A Turkish-Armenian concert scheduled for Friday was canceled on short notice after the Armenian musicians and the president of the Armenian Students Association received threats from members of the Armenian community.

ASA and the Turkish Cultural Society organized the concert, titled "The Armenian Composers of the Ottoman Period," to promote dialogue between their communities. The concert was dedicated to Hrant Dink, a Turkish-Armenian journalist who was assassinated in January outside his newspaper office by a Turkish nationalist who later confessed to the killing. Dink had been a target of nationalist anger for his articles about the mass killings of Armenians by Turks in 1915 that many have called a genocide.

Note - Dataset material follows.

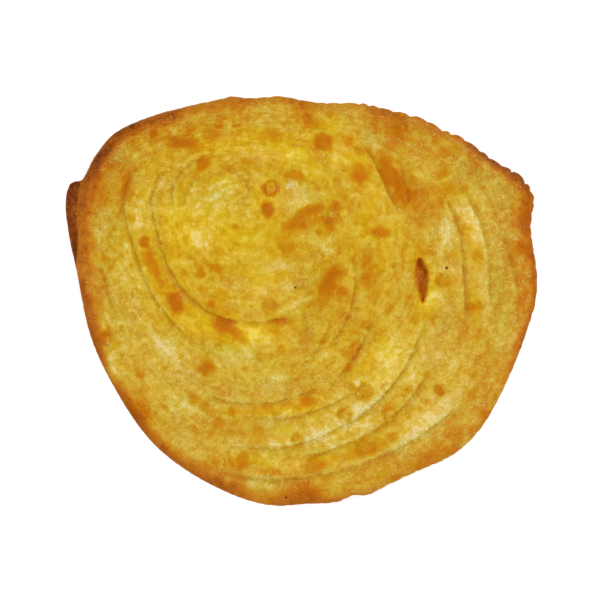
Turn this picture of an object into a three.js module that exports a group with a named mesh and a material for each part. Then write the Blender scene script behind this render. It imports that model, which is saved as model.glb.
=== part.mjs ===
// A paratha: a flaky flatbread made of a rope of dough that is wound into a flat coil,
// pressed out and fried. Millimetres, +Z up. It lies on z = 0 with its better side up,
// and the middle of its outline is over the origin.
import * as THREE from 'three';

// Size of the whole bread.
const LENGTH = 190;
const WIDTH = 165.4;

// Heights above what it lies on.
const BODY = 4.5; // open crumb between two folds
const EYE_RISE = 0.9; // the middle of the coil stands higher than the rest
const EYE_SPREAD = 32;
const EDGE_MID = 1.65; // the outermost line of the rim
const EDGE_TOP = 2.8; // where the rim turns over to the upper face
const EDGE_BASE = 0.8; // where the rim turns under to the lower face
const THINNEST = 1.1; // the least dough under any fold

// It rests on three low swellings, with a flat spot as low in the middle; the rest stands just clear.
const CLEARANCE = 0.45;
const SWELLINGS = [[-58, 38], [60, 34], [-2, -60]];
const SWELLING_SPREAD = 12;
const FLAT_SPOT = { x: 0, y: -10, radius: 12, turn: 20 };

// The rim.
const RIM_WIDTH = 6;
const RIM_TURN = 0.85; // how far in the upper and lower turning lines lie
const RIM_ROWS = [{ inset: 2.5, gap: 1.15 }, { inset: 4.8, gap: 1.9 }]; // the next rows of the upper face
const RIM_STATIONS = 280;
const LIFT_REACH = 20; // the outer band that curls up here and there
const LIFT = { mean: 0.55, twice: 0.4, twiceStart: 0.9, thrice: 0.3, thriceStart: -1.1 };
const SCALLOP_PITCH = 5.8;
const SCALLOP_DEPTH = 0.42;
const SCALLOP_SWAY = 9; // the scallops' pitch wanders over this length, and their depth over the next
const SCALLOP_FADE = 13;
const FRILLED_SIDE = 42; // the directions, from the middle, of the frilled and the smooth side
const SMOOTH_SIDE = 195;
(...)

A member of TCS, who requested anonymity because of the sensitive nature of the situation, told The Herald the groups started talking about co-sponsoring the event roughly six months ago after members of TCS wrote a column in The Herald that touched on historical relations between Turks and Armenians. The two groups then began discussing the need for joint events to encourage conversation, according to the TCS member.

The TCS member wrote in an e-mail to The Herald that the Armenian musicians and the president of the ASA did their best to resist the "warning messages" they received. However, he wrote that "the situation got serious," and the musicians, followed by the ASA, withdrew from the event. The musicians and the ASA are now "in a very difficult position against some parts of their community," he wrote.